Since 2000, money that was supposed to be used primarily for early childhood development in Kansas has been repeatedly raided by the Legislature to help balance the state's budget. Now, says Kansas Action for Children in a report released Wednesday, the Kansas Endowment for Youth (KEY) Fund will be almost depleted in two years.

"When policymakers established a children's endowment in 1999, the whole premise was to build a funding structure that could sustain itself and protect critical children's programs over the long term," Shannon Cotsoradis, president and CEO at Kansas Action for Children said in a statement. "But because lawmakers chipped away at the fund year by year to use it as a temporary budget stopgap, we have nearly — and likely permanently — depleted it."

The report says as the new fiscal year began Wednesday, the KEY fund had a balance of $3 million. After money is "swept" up to help balance this year's budget, according to the report, there will only be about $355,000. According to the report, the balance will be just $140,000 by the end of 2017.

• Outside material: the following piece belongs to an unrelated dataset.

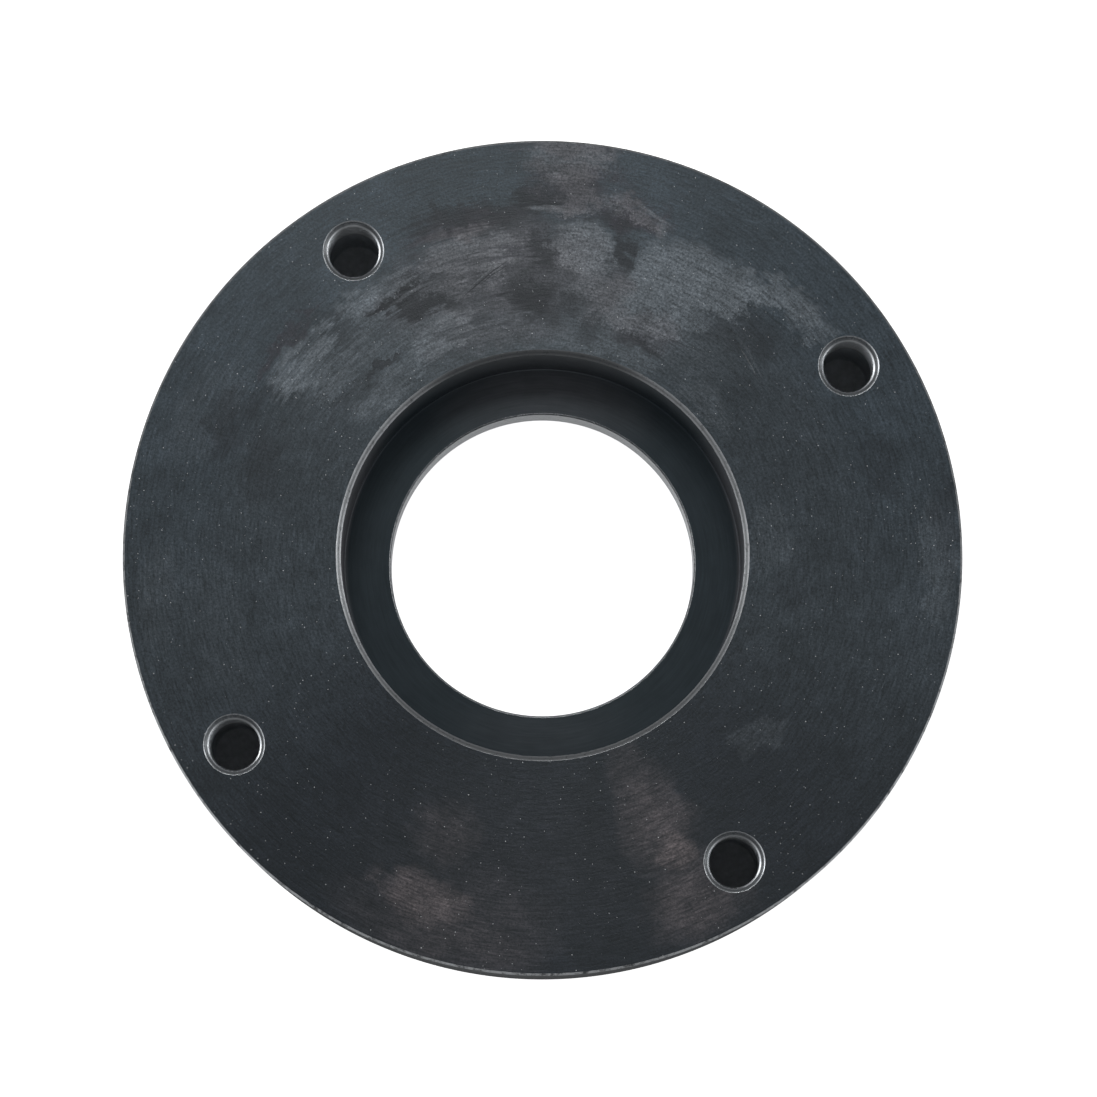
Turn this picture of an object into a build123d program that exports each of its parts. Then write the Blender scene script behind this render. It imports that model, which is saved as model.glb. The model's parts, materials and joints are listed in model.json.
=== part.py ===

"Not surprised but very concerned," is the reaction from moderate Republican Stephanie Clayton from Overland Park who opposed raiding the fund in committee. "But this is the way we budget now. It's sweep everything and use Band Aids and chewing gum to hold it all together."

The money comes from the national tobacco settlement. At a hearing in January, Cotsoradis and several moderate Republicans objected to the plan to use money earmarked for children's programs to close a budget gap.

Many studies have showed that for every dollar invested in early childhood development there is up to a seven dollar return.

"Things like lower cost for special education or lower costs down the road in terms of crime or recidivism. Educational attainment. Things we would either reap or cost avoidance if we invested in young children today," says Cotsoradis. 

If legislators had left the fund alone for the past 15 years, Cotsoradis says, there would be $365 million available for children’s programs.

Sweeping the money for the general fund comes at a particularly bad time for KEY funds because some of the yearly tobacco payments will disappear in 2018 as part of the way the settlement was structured.